**RECORDS SHOWN**

══════════

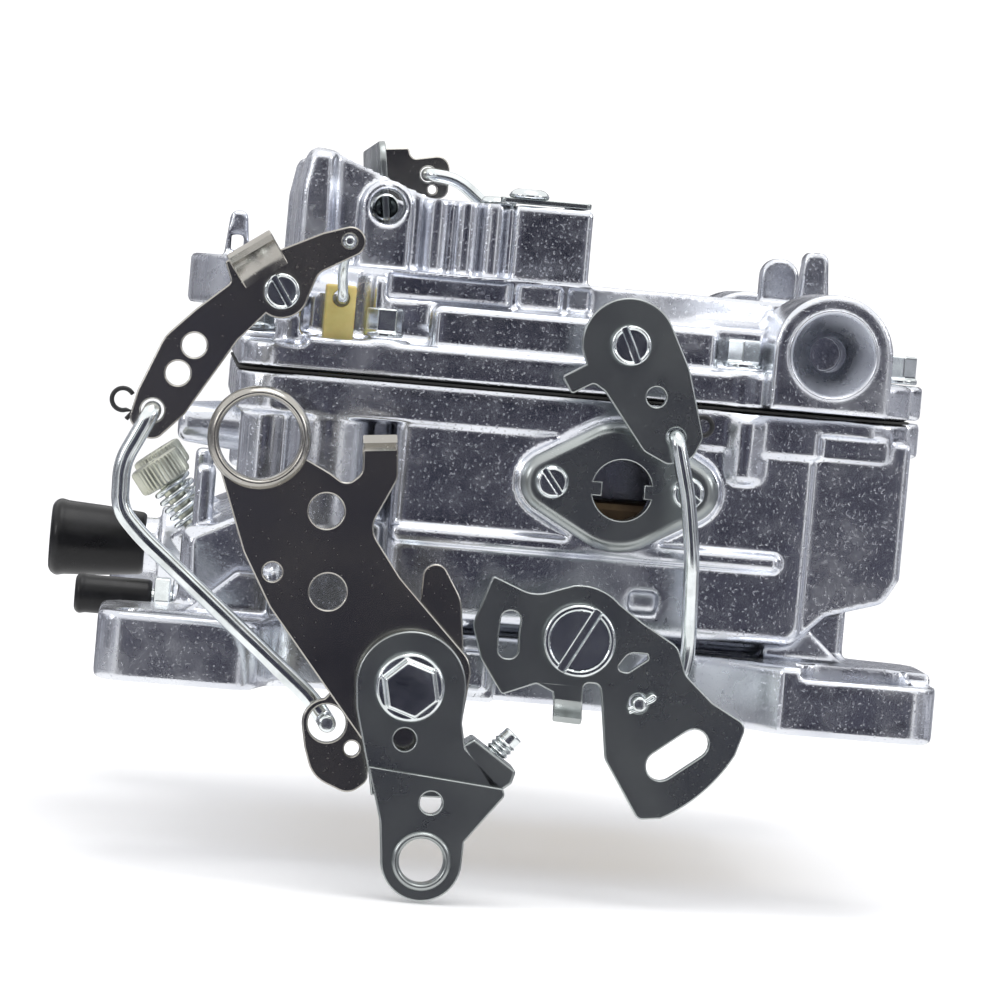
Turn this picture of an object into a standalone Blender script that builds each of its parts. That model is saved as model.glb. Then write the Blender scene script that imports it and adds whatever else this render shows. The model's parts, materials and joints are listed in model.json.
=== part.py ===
"""Four-barrel square-bore carburetor with its throttle, pump, fast-idle and choke linkages.

Frame: X runs along the carburetor, front at -X, rear at +X. Y runs across it, the throttle side at -Y.
Z is up. The origin is the middle of the base flange's bottom face. Numbers below are millimetres,
and the helpers turn them into Blender's metres.
"""
import math

import bmesh
import bpy
from mathutils import Matrix, Vector

MM = 0.001
GAP = 0.3                    # clearance between pieces that touch

# ---------------------------------------------------------------- driving dimensions
FLANGE_T = 12.0              # base flange thickness
EAR_X, EAR_Y = 73.5, 80.0    # outer corner of the four stud ears
STUD_Y = 71.4                # half of the 5-5/8 in stud spacing
STUD_X = (54.0, 65.9)        # slot ends: half of 4-1/4 in and of 5-3/16 in
PRIMARY_X, PRIMARY_R = -19.6, 18.25
SECONDARY_X, SECONDARY_R = 28.5, 21.4
BORE_Y = 24.0                # bore centres, both sides of the middle
SHAFT_Z = 4.5                # throttle shafts' height
SHAFT_R = 4.2
WALL_Y = 71.0                # outer wall of the float bowls
BODY_TOP = 55.3              # joint face of the main body
GASKET_T = 0.6
COVER_Z = BODY_TOP + GASKET_T
COVER_FLANGE_TOP = 62.0
REAR_LUG_X, REAR_LUG_R = 66.5, 4.6   # screw lugs at the rear corners
RING_X, RING_R = 2.5, 65.1   # air-cleaner ring, 5-1/8 in across
RING_Z = (65.8, 75.0)
CHOKE_X, CHOKE_Z = -28.4, 86.0
CHOKE_LEAN = -8.0            # degrees that the open choke plate leans to the front

THROTTLE = (PRIMARY_X, SHAFT_Z)
SECONDARY = (SECONDARY_X, SHAFT_Z)
PUMP_PIVOT = (-46.7, 69.4)
PUMP_ROD_TOP = (-67.0, 47.2)
PUMP_ROD_LOW = (-32.8, -3.6)
PUMP_LINK_TOP = (-35.8, 79.0)
PUMP_LINK_LOW = (-35.8, 69.0)
SECTOR_PIVOT = (9.6, 13.8)
SECTOR_PIN = (21.0, 3.6)
IDLE_PIVOT = (14.1, 65.3)
IDLE_PIN = (23.4, 50.2)
CHOKE_PIN = (-16.0, 95.2)
THERMOSTAT = (18.0, 50.0)
THERMOSTAT_PIN = (30.4, 59.2)
CRANK_PIN = (8.6, -3.1)              # link pin, from either throttle shaft

LAYER_SECTOR = (-81.6, -80.0)        # front and back faces, in Y, of the stamped levers
LAYER_IDLE_LEVER = (-81.6, -80.0)
LAYER_PUMP_LEVER = (-83.6, -82.0)
LAYER_PUMP_ARM = (-88.0, -86.0)
LAYER_THROTTLE = (-92.4, -90.0)
LAYER_FRONT = (-96.4, -94.0)

# ---------------------------------------------------------------- materials
FINISHES = {
    "cast_aluminium": ((0.78, 0.79, 0.82), 0.25, 1.0),
    "zinc_plate": ((0.62, 0.64, 0.62), 0.30, 1.0),
    "bright_steel": ((0.80, 0.82, 0.84), 0.18, 1.0),
    "brass": ((0.72, 0.58, 0.30), 0.28, 1.0),
    "black_rubber": ((0.02, 0.02, 0.02), 0.60, 0.0),
    "black_plastic": ((0.03, 0.03, 0.03), 0.40, 0.0),
    "yellow_nylon": ((0.80, 0.68, 0.25), 0.45, 0.0),
    "gasket_fibre": ((0.05, 0.05, 0.05), 0.80, 0.0),
}


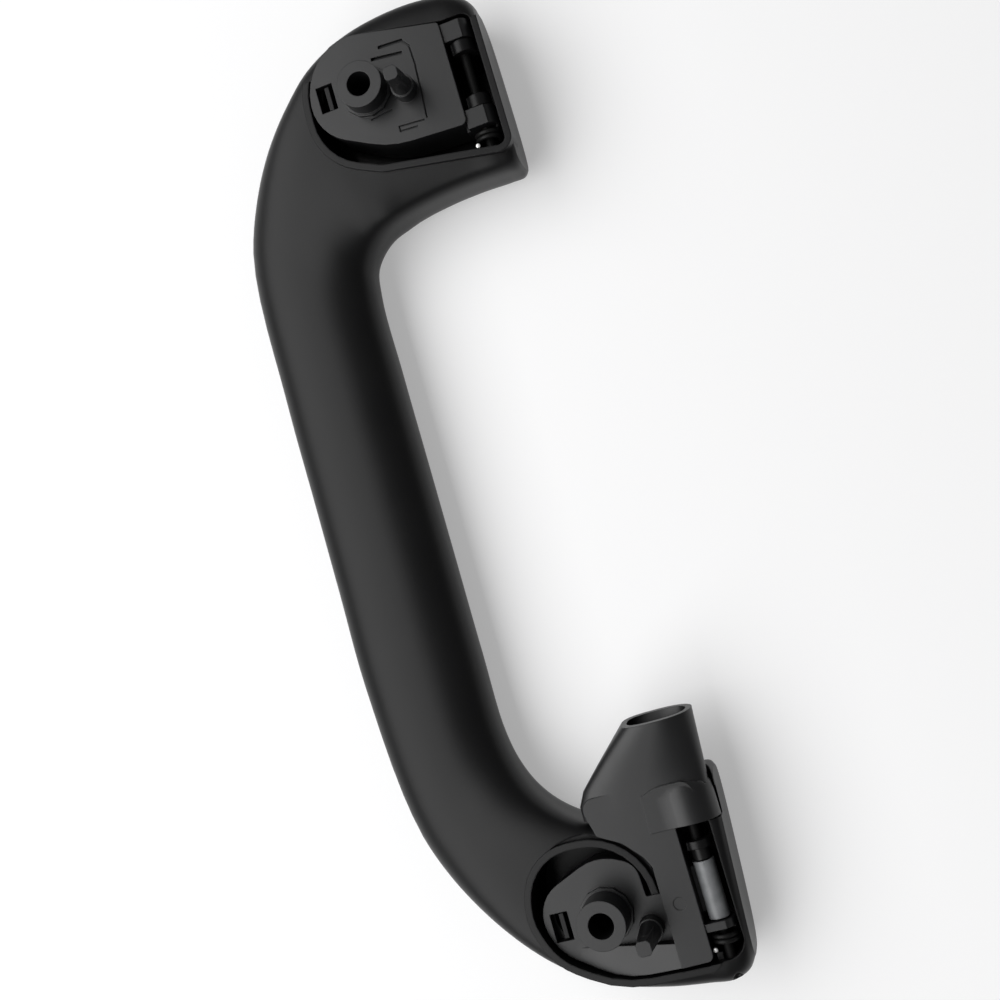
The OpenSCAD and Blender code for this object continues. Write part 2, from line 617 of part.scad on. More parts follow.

══════════

From the records above, please extract every line and repeat it exactly.

**ANSWER TO THIS TASK**
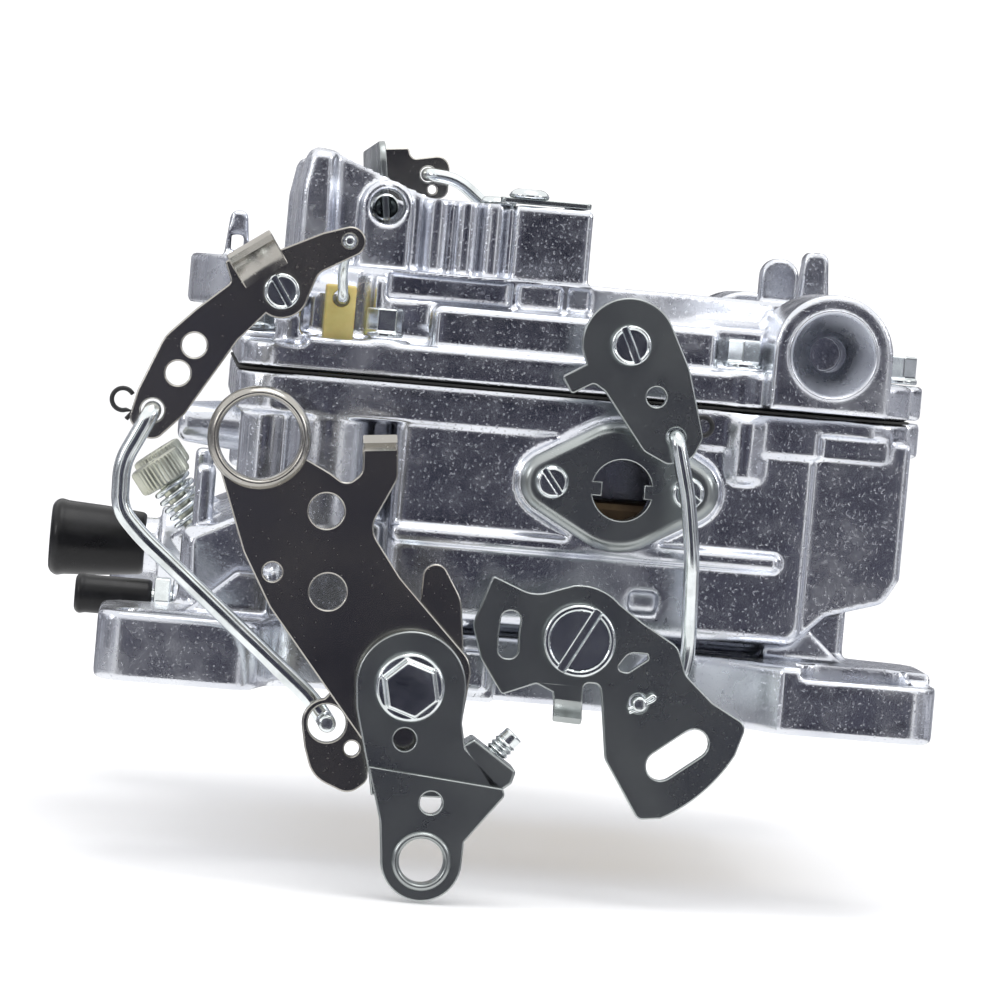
Turn this picture of an object into a standalone Blender script that builds each of its parts. That model is saved as model.glb. Then write the Blender scene script that imports it and adds whatever else this render shows. The model's parts, materials and joints are listed in model.json.
=== part.py ===
"""Four-barrel square-bore carburetor with its throttle, pump, fast-idle and choke linkages.

Frame: X runs along the carburetor, front at -X, rear at +X. Y runs across it, the throttle side at -Y.
Z is up. The origin is the middle of the base flange's bottom face. Numbers below are millimetres,
and the helpers turn them into Blender's metres.
"""
import math

import bmesh
import bpy
from mathutils import Matrix, Vector

MM = 0.001
GAP = 0.3                    # clearance between pieces that touch

# ---------------------------------------------------------------- driving dimensions
FLANGE_T = 12.0              # base flange thickness
EAR_X, EAR_Y = 73.5, 80.0    # outer corner of the four stud ears
STUD_Y = 71.4                # half of the 5-5/8 in stud spacing
STUD_X = (54.0, 65.9)        # slot ends: half of 4-1/4 in and of 5-3/16 in
PRIMARY_X, PRIMARY_R = -19.6, 18.25
SECONDARY_X, SECONDARY_R = 28.5, 21.4
BORE_Y = 24.0                # bore centres, both sides of the middle
SHAFT_Z = 4.5                # throttle shafts' height
SHAFT_R = 4.2
WALL_Y = 71.0                # outer wall of the float bowls
BODY_TOP = 55.3              # joint face of the main body
GASKET_T = 0.6
COVER_Z = BODY_TOP + GASKET_T
COVER_FLANGE_TOP = 62.0
REAR_LUG_X, REAR_LUG_R = 66.5, 4.6   # screw lugs at the rear corners
RING_X, RING_R = 2.5, 65.1   # air-cleaner ring, 5-1/8 in across
RING_Z = (65.8, 75.0)
CHOKE_X, CHOKE_Z = -28.4, 86.0
CHOKE_LEAN = -8.0            # degrees that the open choke plate leans to the front

THROTTLE = (PRIMARY_X, SHAFT_Z)
SECONDARY = (SECONDARY_X, SHAFT_Z)
PUMP_PIVOT = (-46.7, 69.4)
PUMP_ROD_TOP = (-67.0, 47.2)
PUMP_ROD_LOW = (-32.8, -3.6)
PUMP_LINK_TOP = (-35.8, 79.0)
PUMP_LINK_LOW = (-35.8, 69.0)
SECTOR_PIVOT = (9.6, 13.8)
SECTOR_PIN = (21.0, 3.6)
IDLE_PIVOT = (14.1, 65.3)
IDLE_PIN = (23.4, 50.2)
CHOKE_PIN = (-16.0, 95.2)
THERMOSTAT = (18.0, 50.0)
THERMOSTAT_PIN = (30.4, 59.2)
CRANK_PIN = (8.6, -3.1)              # link pin, from either throttle shaft

LAYER_SECTOR = (-81.6, -80.0)        # front and back faces, in Y, of the stamped levers
LAYER_IDLE_LEVER = (-81.6, -80.0)
LAYER_PUMP_LEVER = (-83.6, -82.0)
LAYER_PUMP_ARM = (-88.0, -86.0)
LAYER_THROTTLE = (-92.4, -90.0)
LAYER_FRONT = (-96.4, -94.0)

# ---------------------------------------------------------------- materials
FINISHES = {
    "cast_aluminium": ((0.78, 0.79, 0.82), 0.25, 1.0),
    "zinc_plate": ((0.62, 0.64, 0.62), 0.30, 1.0),
    "bright_steel": ((0.80, 0.82, 0.84), 0.18, 1.0),
    "brass": ((0.72, 0.58, 0.30), 0.28, 1.0),
    "black_rubber": ((0.02, 0.02, 0.02), 0.60, 0.0),
    "black_plastic": ((0.03, 0.03, 0.03), 0.40, 0.0),
    "yellow_nylon": ((0.80, 0.68, 0.25), 0.45, 0.0),
    "gasket_fibre": ((0.05, 0.05, 0.05), 0.80, 0.0),
}


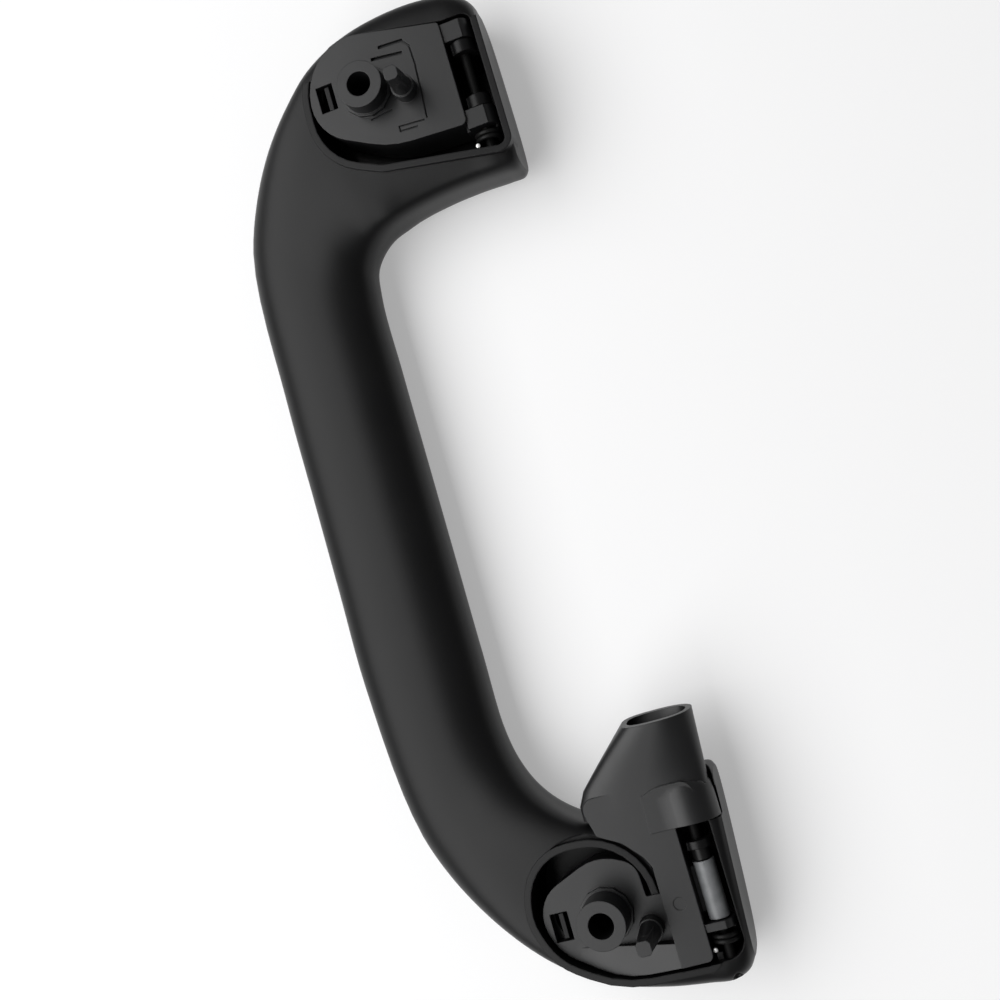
The OpenSCAD and Blender code for this object continues. Write part 2, from line 617 of part.scad on. More parts follow.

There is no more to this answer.